STORED DATA:

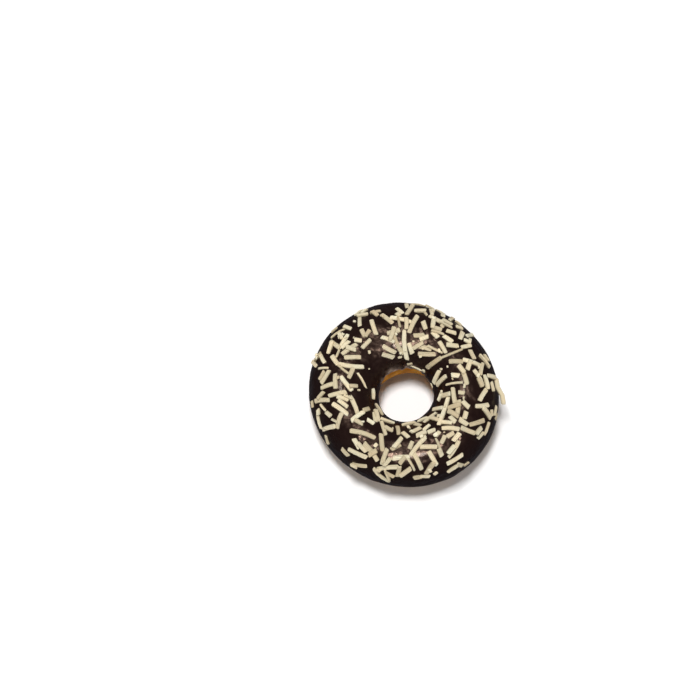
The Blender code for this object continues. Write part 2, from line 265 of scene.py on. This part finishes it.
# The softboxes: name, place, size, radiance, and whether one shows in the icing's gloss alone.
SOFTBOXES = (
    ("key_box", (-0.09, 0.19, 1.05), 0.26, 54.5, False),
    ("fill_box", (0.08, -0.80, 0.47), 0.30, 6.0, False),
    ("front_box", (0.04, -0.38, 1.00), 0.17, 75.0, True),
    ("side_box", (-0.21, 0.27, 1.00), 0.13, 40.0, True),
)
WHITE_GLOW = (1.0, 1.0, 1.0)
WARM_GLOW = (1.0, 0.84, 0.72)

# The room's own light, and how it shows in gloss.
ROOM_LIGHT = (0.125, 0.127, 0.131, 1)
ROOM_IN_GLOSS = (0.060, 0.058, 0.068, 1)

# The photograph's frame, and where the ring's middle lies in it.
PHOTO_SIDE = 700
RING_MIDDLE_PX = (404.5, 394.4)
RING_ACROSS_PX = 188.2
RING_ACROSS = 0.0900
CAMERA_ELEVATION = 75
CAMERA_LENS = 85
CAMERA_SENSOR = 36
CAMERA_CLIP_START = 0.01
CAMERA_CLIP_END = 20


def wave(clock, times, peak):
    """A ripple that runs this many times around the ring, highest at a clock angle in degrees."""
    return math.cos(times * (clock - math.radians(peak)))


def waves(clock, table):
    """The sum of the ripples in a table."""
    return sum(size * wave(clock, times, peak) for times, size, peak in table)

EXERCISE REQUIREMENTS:
Print the material once more, exactly.

OUTPUT BELOW:
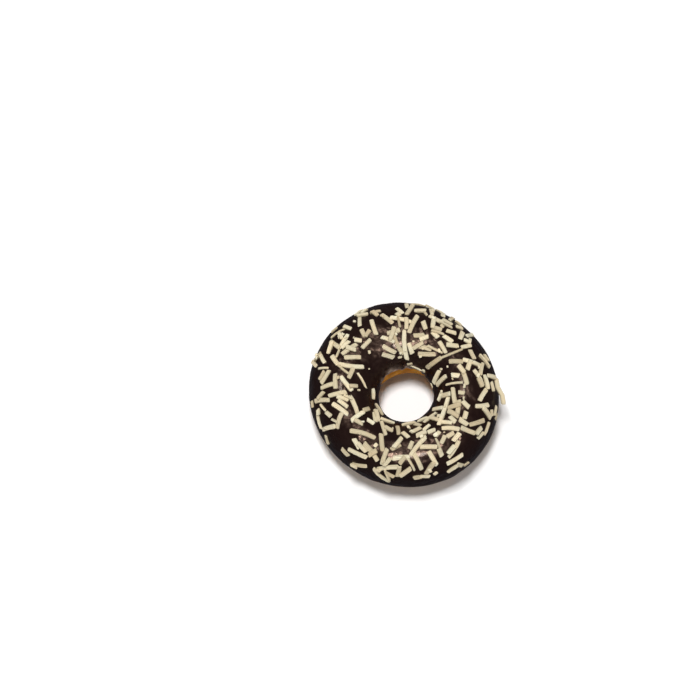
The Blender code for this object continues. Write part 2, from line 265 of scene.py on. This part finishes it.
# The softboxes: name, place, size, radiance, and whether one shows in the icing's gloss alone.
SOFTBOXES = (
    ("key_box", (-0.09, 0.19, 1.05), 0.26, 54.5, False),
    ("fill_box", (0.08, -0.80, 0.47), 0.30, 6.0, False),
    ("front_box", (0.04, -0.38, 1.00), 0.17, 75.0, True),
    ("side_box", (-0.21, 0.27, 1.00), 0.13, 40.0, True),
)
WHITE_GLOW = (1.0, 1.0, 1.0)
WARM_GLOW = (1.0, 0.84, 0.72)

# The room's own light, and how it shows in gloss.
ROOM_LIGHT = (0.125, 0.127, 0.131, 1)
ROOM_IN_GLOSS = (0.060, 0.058, 0.068, 1)

# The photograph's frame, and where the ring's middle lies in it.
PHOTO_SIDE = 700
RING_MIDDLE_PX = (404.5, 394.4)
RING_ACROSS_PX = 188.2
RING_ACROSS = 0.0900
CAMERA_ELEVATION = 75
CAMERA_LENS = 85
CAMERA_SENSOR = 36
CAMERA_CLIP_START = 0.01
CAMERA_CLIP_END = 20


def wave(clock, times, peak):
    """A ripple that runs this many times around the ring, highest at a clock angle in degrees."""
    return math.cos(times * (clock - math.radians(peak)))


def waves(clock, table):
    """The sum of the ripples in a table."""
    return sum(size * wave(clock, times, peak) for times, size, peak in table)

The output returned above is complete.